As a photographer that shot primarily newborn photos for a long time, I have met many new moms. About 80% of them either do not want to be in the newborn photos or are reluctant to do so. It is a miracle if they are ready to be photographed by the three-month milestone pictures.
Postpartum health and healing is tough, and sometimes the last thing moms want to do is see if their favorite dress from 10 months ago still fits.
I was the same way. After having my last biological child, we decided to splurge on some very nice professional newborn photos. I was so tired from extended visits and a second hospital stay that I didn’t even get dressed. Did I mention that Joseph was 11 pounds and 3 oz?! So I thought I’d save our photographer from the horror. I figured if she saw my botched makeup job, ill-fitting clothes and tire rack belly, she wouldn’t even dream of asking me to step in. But she had been around a while and knew exactly how important it is for moms to get in the photographs.

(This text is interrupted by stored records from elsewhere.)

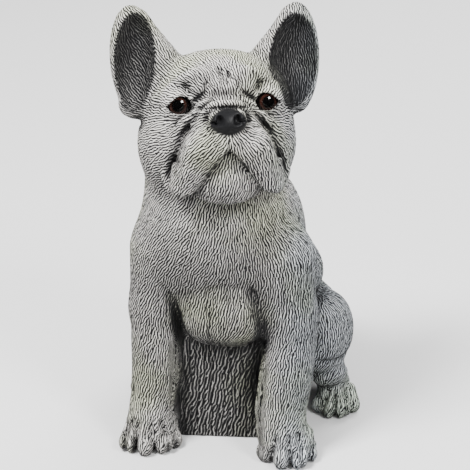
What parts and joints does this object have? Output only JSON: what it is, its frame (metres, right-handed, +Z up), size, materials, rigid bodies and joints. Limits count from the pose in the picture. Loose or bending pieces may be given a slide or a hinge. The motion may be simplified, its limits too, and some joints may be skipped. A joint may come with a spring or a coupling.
{
  "type": "dog garden statue",
  "caption": "Cast-stone garden statue of a seated French bulldog with upright ears, a folded muzzle, carved fur and brown glass eyes, looking up.",
  "frame": {"origin": "on the ground, under the middle of the statue's bounding box", "axes": "+Z up, -Y the way the forelegs and chest face, +X the dog's left; the head is turned 17 degrees towards +X and lifted 17 degrees"},
  "size_m": [0.2158, 0.2624, 0.386],
  "materials": {
    "cast_stone": null,
    "brown_glass": "polished dark brown glass eye"
  },
  "bodies": {
    "root": {"statue": "cast_stone", "eye_left": "brown_glass", "eye_right": "brown_glass"}
  },
  "joints": []
}
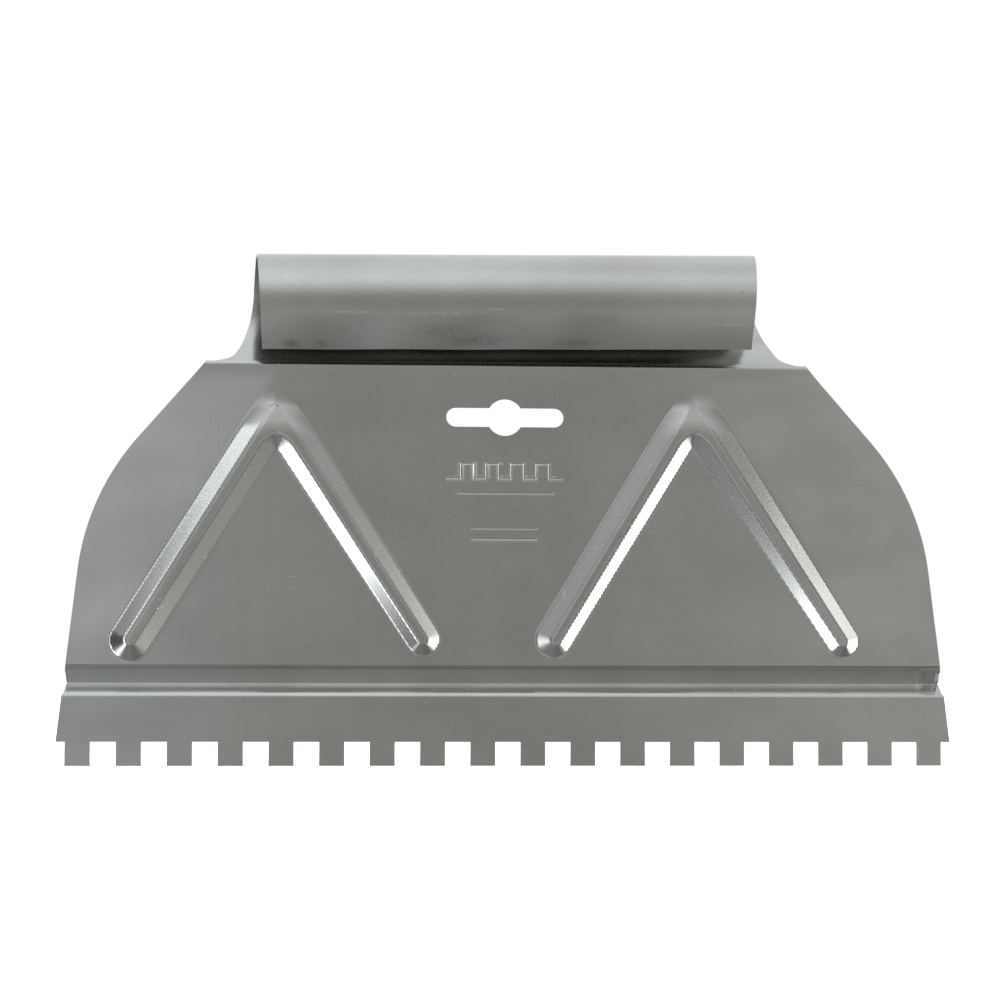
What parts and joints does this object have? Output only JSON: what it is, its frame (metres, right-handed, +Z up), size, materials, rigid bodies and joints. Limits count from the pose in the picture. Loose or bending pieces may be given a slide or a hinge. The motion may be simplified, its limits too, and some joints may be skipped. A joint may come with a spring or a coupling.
{
  "type": "notched spreader",
  "caption": "Hand spreader of sheet steel with a square-notched edge, embossed stiffening ribs and a rolled tube handle.",
  "frame": {"origin": "middle of the toothed edge, level with the tips of the teeth, under the handle's axis", "axes": "+Z up from the teeth to the handle, +X across the tool to the right as seen from the embossed side, -Y towards that side"},
  "size_m": [0.2268, 0.0254, 0.1303],
  "materials": {
    "bright_steel": "bright rolled sheet steel, lightly scuffed"
  },
  "bodies": {
    "root": {"spreader_sheet": "bright_steel"}
  },
  "joints": []
}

Fast-forward a few years. I was in the middle of my busiest photography year yet, when I received a sobering phone call from a friend of a family I had recently worked with. I vividly remember the session; they were funny, they loved each other and they had one very excited pre-teen big sister. We chatted so much during the session and we stayed in contact with a few exchanges the weeks after.
All of these memories ran through my head as I listened. This friend was calling to request the family’s photos so they could be used in the mother’s funeral. She had unexpectedly passed away, and I had taken the only professional photos of them as a family with their newborn baby boy. The magnitude of newborn photography and the very real risk of postpartum complications were never more real to me than in that moment.
I delivered the images with the condolences, and I sobbed through the task.
This incident took me back to my own session and the fight I put up with my photographer. I ended up loving those pictures so much that I upgraded my package just to have them and all the other amazing ones we had planned for and captured. We are fortunate to live in an age of cell phones and extremely nice quick snap photos. But the professional photos were amazing, sweet and definitely something I would want my family to cherish if something were to happen.
My advice as a newborn photographer is this: get in the picture. Life is always shorter than we want it to be. I am guilty of not getting in the photos too. As a photographer, I am always snapping photos of others. It took a social medial hashtag for me to realize just how many I was not in.